Race and Empire

The extension of European control across the globe in colonial empires coincided historically with the rise of geographic theories that fused race, climate, and development into a justification for white dominance. Maps of the world became essential tools for colonial administration, by giving governing authorities the power to control distant populations and, in an even more sinister act of trickery, making it seem like imperial conquest was natural and inevitable.
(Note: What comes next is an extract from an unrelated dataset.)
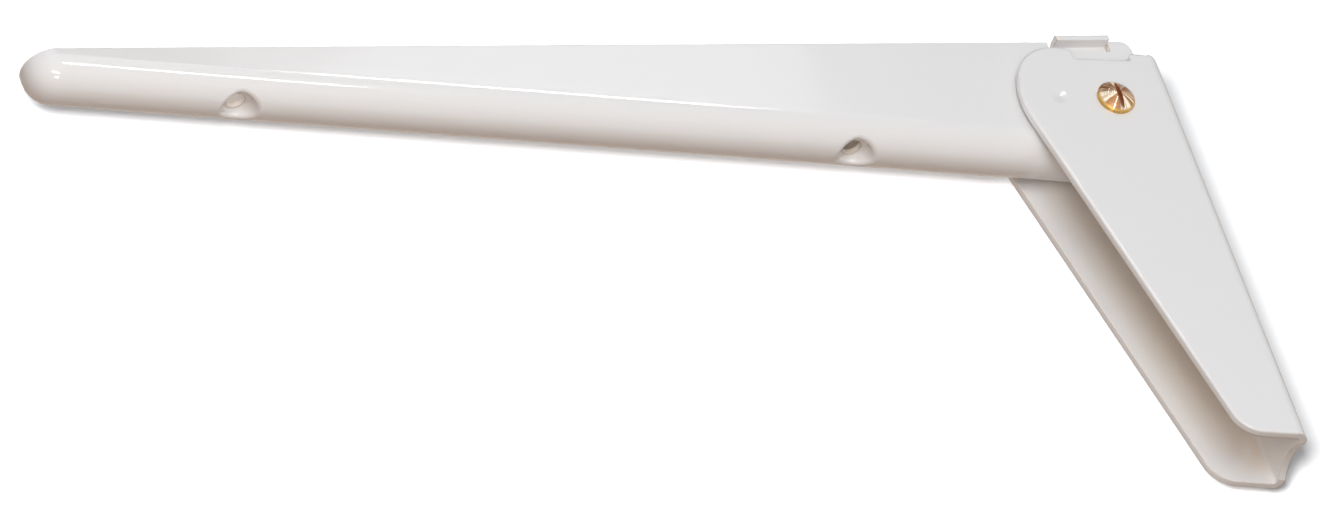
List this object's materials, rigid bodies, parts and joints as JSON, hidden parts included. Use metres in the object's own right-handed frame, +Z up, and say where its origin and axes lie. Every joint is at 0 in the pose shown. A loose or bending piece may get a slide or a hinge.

However, maps also became symbols of resistance against these forces of coercion and racialized injustice, documenting the perils of imperialism and proposing new kinds of solidarity.

New York Public Library

This 1899 map carries a title that seems astonishing today: “The Colonizability of Africa.” But for the British explorer and colonialist Henry Hamilton Johnston, the African continent looked like nothing more than a potential site for European exploitation. Johnston's book A History of the Colonization of Africa by Alien Races, in which this map first appeared, combined physical geography and climate zones with a vicious white supremacy. Using the cool, matter-of-fact language of a scientific treatise, this map makes genocide seem like a law of evolution by labeling the temperate regions of Africa as the areas “where European races may be expected to become in time the prevailing type.”

Library of Congress

This 1900 map by the American scholar-activist W. E. B. Du Bois also emphasizes the relationship between Africa and the rest of the world, but with a very different emphasis than Johnston's colonial dream of white domination. Here, Du Bois has marked out a global geography of the African diaspora, tracing the routes by which enslaved people were forcibly moved across the Atlantic. A white star marks the state of Georgia in the United States and portrays the U.S. South as having more in common with eastern Brazil and central Africa than with the rest of North America. The map reflects the geography of Du Bois's Pan-Africanism, forming a visual demonstration of his argument that descendants of African people across the globe needed to unite in a common struggle.